**WORK TO BE COMPLETED**:
Below is a listing; restate from it, character for character, the lines beginning at the line holding "and stood upright." and ending at the line holding "bpy.data.objects.remove(obj)", both included.

**SUPPLIED INFORMATION**:
— START —

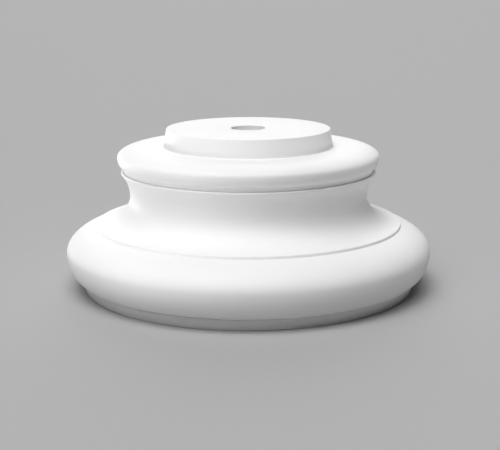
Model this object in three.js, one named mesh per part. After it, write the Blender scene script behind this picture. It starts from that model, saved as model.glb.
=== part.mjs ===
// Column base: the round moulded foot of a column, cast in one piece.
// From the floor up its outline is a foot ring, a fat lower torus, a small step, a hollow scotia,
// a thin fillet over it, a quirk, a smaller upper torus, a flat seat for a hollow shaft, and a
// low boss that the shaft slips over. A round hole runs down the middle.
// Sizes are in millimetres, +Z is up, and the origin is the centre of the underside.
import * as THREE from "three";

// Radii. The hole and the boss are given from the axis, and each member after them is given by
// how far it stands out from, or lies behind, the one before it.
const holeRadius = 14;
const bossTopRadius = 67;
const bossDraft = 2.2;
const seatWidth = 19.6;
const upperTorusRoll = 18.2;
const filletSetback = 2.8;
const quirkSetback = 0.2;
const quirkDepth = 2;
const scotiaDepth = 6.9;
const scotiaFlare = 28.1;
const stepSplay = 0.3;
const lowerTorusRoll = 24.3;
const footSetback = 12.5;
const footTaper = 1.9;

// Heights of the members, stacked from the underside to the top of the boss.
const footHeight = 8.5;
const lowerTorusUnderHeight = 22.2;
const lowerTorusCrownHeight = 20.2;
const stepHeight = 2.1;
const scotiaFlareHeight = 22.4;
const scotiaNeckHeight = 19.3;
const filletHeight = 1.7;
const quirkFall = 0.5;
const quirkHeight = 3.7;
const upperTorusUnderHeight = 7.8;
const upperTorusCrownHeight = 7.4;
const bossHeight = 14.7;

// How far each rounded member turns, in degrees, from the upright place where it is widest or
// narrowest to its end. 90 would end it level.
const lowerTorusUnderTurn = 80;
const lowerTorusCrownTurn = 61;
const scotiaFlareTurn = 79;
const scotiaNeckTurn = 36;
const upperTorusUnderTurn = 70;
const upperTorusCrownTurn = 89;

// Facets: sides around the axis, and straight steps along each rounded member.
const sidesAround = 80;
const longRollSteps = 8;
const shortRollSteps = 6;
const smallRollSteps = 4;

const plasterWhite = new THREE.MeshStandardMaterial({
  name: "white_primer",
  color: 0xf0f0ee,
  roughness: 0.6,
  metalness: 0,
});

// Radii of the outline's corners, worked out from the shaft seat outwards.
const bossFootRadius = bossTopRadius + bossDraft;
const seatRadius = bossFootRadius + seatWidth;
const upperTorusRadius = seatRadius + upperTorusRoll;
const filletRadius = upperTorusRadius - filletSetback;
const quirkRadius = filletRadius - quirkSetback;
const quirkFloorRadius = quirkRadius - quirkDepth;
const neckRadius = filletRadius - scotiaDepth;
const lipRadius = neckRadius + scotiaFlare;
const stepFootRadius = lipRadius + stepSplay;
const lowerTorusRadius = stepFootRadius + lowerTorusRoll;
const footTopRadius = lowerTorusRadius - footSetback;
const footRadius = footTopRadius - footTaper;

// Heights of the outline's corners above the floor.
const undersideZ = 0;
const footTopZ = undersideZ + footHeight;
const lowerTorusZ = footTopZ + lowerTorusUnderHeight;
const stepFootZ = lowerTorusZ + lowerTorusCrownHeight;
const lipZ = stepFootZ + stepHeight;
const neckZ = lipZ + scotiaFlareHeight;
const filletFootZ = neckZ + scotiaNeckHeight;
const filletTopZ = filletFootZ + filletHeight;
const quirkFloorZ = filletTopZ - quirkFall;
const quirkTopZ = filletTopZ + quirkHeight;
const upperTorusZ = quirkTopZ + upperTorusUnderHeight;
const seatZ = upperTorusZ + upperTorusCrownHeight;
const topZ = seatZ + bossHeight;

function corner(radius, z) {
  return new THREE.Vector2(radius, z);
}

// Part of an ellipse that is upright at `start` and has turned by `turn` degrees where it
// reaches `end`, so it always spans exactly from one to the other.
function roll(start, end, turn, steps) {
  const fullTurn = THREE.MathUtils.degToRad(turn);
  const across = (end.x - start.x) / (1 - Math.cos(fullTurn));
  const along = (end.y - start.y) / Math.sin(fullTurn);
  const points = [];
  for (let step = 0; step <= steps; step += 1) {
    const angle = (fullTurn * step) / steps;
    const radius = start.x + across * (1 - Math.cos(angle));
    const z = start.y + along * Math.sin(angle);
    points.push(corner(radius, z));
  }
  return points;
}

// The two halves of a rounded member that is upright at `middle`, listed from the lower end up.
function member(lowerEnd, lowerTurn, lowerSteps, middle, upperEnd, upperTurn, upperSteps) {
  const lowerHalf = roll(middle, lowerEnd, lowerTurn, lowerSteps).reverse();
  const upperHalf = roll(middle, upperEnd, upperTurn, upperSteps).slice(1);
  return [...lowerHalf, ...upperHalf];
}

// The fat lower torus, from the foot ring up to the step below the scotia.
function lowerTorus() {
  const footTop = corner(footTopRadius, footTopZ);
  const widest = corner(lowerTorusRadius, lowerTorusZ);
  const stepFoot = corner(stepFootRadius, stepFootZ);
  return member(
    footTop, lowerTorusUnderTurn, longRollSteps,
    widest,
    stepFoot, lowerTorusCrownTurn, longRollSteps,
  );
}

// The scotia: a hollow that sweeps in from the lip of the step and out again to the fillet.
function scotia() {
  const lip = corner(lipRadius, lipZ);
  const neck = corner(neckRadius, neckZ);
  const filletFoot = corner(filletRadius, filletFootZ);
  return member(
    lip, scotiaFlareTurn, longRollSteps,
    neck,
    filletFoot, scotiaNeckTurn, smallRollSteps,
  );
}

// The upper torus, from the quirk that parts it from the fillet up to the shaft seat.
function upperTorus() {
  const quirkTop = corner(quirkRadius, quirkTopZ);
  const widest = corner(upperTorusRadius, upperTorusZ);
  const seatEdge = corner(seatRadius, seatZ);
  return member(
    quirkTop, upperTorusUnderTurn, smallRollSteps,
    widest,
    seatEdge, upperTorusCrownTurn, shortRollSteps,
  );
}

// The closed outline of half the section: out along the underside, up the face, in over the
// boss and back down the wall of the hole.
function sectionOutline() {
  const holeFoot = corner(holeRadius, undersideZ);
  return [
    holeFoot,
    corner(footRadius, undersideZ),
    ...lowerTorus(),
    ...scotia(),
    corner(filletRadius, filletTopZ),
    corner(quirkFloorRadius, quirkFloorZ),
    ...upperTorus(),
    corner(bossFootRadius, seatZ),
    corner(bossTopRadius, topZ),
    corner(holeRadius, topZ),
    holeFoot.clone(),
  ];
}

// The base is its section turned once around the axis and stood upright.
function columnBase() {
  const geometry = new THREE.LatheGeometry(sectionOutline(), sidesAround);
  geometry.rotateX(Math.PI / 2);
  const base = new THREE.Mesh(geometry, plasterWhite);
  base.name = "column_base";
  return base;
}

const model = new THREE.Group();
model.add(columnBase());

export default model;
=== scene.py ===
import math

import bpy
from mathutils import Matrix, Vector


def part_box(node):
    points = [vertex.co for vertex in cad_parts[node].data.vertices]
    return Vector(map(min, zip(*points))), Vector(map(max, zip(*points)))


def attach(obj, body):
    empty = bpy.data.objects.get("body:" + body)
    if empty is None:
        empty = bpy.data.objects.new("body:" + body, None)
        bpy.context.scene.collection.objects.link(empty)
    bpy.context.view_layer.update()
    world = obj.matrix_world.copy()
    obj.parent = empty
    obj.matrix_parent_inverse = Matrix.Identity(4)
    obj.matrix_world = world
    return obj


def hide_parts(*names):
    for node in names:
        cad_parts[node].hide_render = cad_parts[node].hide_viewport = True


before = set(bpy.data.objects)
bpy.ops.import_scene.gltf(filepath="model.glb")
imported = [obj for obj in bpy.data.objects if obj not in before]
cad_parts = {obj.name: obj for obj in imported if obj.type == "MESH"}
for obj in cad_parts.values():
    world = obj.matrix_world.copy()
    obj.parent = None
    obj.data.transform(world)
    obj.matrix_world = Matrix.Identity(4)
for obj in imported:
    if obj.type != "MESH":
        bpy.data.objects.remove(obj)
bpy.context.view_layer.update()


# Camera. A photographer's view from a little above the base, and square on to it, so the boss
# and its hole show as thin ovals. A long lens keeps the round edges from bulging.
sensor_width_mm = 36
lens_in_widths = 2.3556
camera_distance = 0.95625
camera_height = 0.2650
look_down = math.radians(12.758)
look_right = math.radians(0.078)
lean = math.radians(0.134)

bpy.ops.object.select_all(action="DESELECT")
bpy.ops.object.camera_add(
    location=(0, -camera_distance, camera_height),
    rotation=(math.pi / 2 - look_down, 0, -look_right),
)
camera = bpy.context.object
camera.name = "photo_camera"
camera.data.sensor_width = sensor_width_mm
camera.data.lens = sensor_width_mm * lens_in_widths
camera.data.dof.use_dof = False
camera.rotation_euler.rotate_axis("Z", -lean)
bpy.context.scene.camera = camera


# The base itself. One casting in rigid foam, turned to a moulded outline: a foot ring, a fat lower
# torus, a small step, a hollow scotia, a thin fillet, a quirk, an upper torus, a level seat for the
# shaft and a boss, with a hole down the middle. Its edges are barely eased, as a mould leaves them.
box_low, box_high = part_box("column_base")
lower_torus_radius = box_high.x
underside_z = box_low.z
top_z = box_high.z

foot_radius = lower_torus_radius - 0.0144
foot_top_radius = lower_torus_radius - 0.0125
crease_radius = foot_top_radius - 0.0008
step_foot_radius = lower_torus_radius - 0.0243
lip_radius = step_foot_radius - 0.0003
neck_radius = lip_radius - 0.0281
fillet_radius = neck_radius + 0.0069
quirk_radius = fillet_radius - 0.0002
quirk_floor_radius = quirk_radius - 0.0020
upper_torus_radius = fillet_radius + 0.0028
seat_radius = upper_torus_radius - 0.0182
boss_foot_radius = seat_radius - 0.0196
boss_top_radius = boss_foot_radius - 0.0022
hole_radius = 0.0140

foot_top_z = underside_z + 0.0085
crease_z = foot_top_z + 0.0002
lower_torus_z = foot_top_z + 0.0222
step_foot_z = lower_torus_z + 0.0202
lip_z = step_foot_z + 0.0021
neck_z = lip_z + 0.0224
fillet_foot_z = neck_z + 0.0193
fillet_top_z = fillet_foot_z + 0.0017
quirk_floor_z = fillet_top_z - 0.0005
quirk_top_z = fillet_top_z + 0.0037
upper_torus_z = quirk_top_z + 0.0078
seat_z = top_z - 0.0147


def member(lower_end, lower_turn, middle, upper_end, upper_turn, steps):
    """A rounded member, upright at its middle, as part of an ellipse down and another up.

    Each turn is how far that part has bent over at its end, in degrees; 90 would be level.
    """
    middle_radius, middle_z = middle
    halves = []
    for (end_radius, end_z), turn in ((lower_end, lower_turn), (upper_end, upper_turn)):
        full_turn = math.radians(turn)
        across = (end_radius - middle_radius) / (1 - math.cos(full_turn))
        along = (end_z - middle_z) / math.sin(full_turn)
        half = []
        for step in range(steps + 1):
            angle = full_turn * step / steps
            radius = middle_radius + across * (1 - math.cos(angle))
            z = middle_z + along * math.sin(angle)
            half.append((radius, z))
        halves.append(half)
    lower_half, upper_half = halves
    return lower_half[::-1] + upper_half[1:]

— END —

**WRITTEN RESPONSE**:
// The base is its section turned once around the axis and stood upright.
function columnBase() {
  const geometry = new THREE.LatheGeometry(sectionOutline(), sidesAround);
  geometry.rotateX(Math.PI / 2);
  const base = new THREE.Mesh(geometry, plasterWhite);
  base.name = "column_base";
  return base;
}

const model = new THREE.Group();
model.add(columnBase());

export default model;
=== scene.py ===
import math

import bpy
from mathutils import Matrix, Vector


def part_box(node):
    points = [vertex.co for vertex in cad_parts[node].data.vertices]
    return Vector(map(min, zip(*points))), Vector(map(max, zip(*points)))


def attach(obj, body):
    empty = bpy.data.objects.get("body:" + body)
    if empty is None:
        empty = bpy.data.objects.new("body:" + body, None)
        bpy.context.scene.collection.objects.link(empty)
    bpy.context.view_layer.update()
    world = obj.matrix_world.copy()
    obj.parent = empty
    obj.matrix_parent_inverse = Matrix.Identity(4)
    obj.matrix_world = world
    return obj


def hide_parts(*names):
    for node in names:
        cad_parts[node].hide_render = cad_parts[node].hide_viewport = True


before = set(bpy.data.objects)
bpy.ops.import_scene.gltf(filepath="model.glb")
imported = [obj for obj in bpy.data.objects if obj not in before]
cad_parts = {obj.name: obj for obj in imported if obj.type == "MESH"}
for obj in cad_parts.values():
    world = obj.matrix_world.copy()
    obj.parent = None
    obj.data.transform(world)
    obj.matrix_world = Matrix.Identity(4)
for obj in imported:
    if obj.type != "MESH":
        bpy.data.objects.remove(obj)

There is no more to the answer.